Algorithm Techniques

Algorithm techniques are like different ways to solve problems. They are like strategies or methods that help us find solutions to different kinds of problems efficiently.

Algorithm techniques are specific methods or strategies used to solve problems within the context of algorithm design and analysis. They provide a systematic approach to problem-solving and are essential tools for computer scientists and programmers.

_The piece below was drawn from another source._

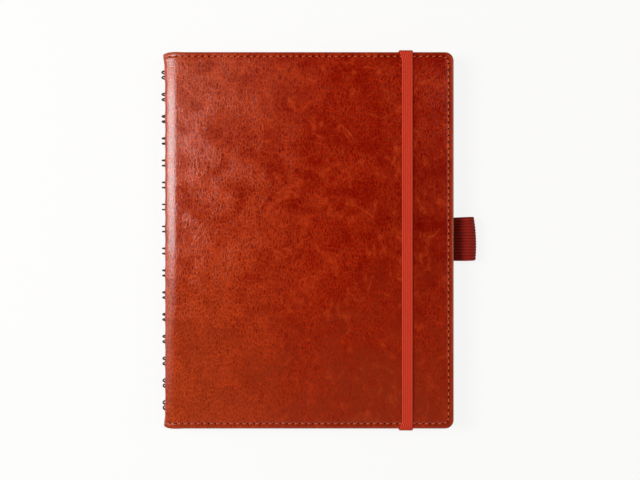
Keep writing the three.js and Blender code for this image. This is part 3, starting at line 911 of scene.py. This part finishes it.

Common Algorithm Techniques:

1. Brute Force Algorithm:
   1. Description: Brute force is a straightforward approach that involves trying every possible solution to a problem until the correct one is found.
   2. Example: Searching for a specific element in an unsorted list by checking each element one by one.
   3. Pros: Simple and easy to implement.
   4. Cons: Can be inefficient for large datasets.
2. Greedy Algorithm:
   1. Description: Greedy algorithms make locally optimal choices at each step with the hope of finding a global optimum.
   2. Example: Finding the shortest path in a graph using Dijkstra's algorithm.
   3. Pros: Often provides near-optimal solutions and is relatively easy to implement.
   4. Cons: May not always find the optimal solution.
3. Divide and Conquer:
   1. Description: Divide and conquer involves breaking down a problem into smaller, more manageable subproblems, solving each subproblem independently, and then combining their solutions.
   2. Example: Merge sort and quick sort are classic examples of divide and conquer algorithms used for sorting arrays.
   3. Pros: Efficient for large datasets and can be parallelized.
   4. Cons: Requires extra space for storing intermediate results.
4. Dynamic Programming:
   1. Description: Dynamic programming is a method for solving complex problems by breaking them down into simpler subproblems and storing the solutions to avoid redundant calculations.
   2. Example: The Fibonacci sequence can be calculated using dynamic programming to avoid recalculating the same values multiple times.
   3. Pros: Can significantly improve the efficiency of algorithms by avoiding redundant calculations.
   4. Cons: Requires additional memory for storing intermediate results.
5. Backtracking:
   1. Description: Backtracking is a systematic method for generating and exploring all possible solutions to a problem.
   2. Example: Solving the N-Queens problem, where the goal is to place N queens on an N×N chessboard without any two queens attacking each other.
   3. Pros: Guarantees finding a solution if it exists.
   4. Cons: Can be computationally expensive for problems with a large search space.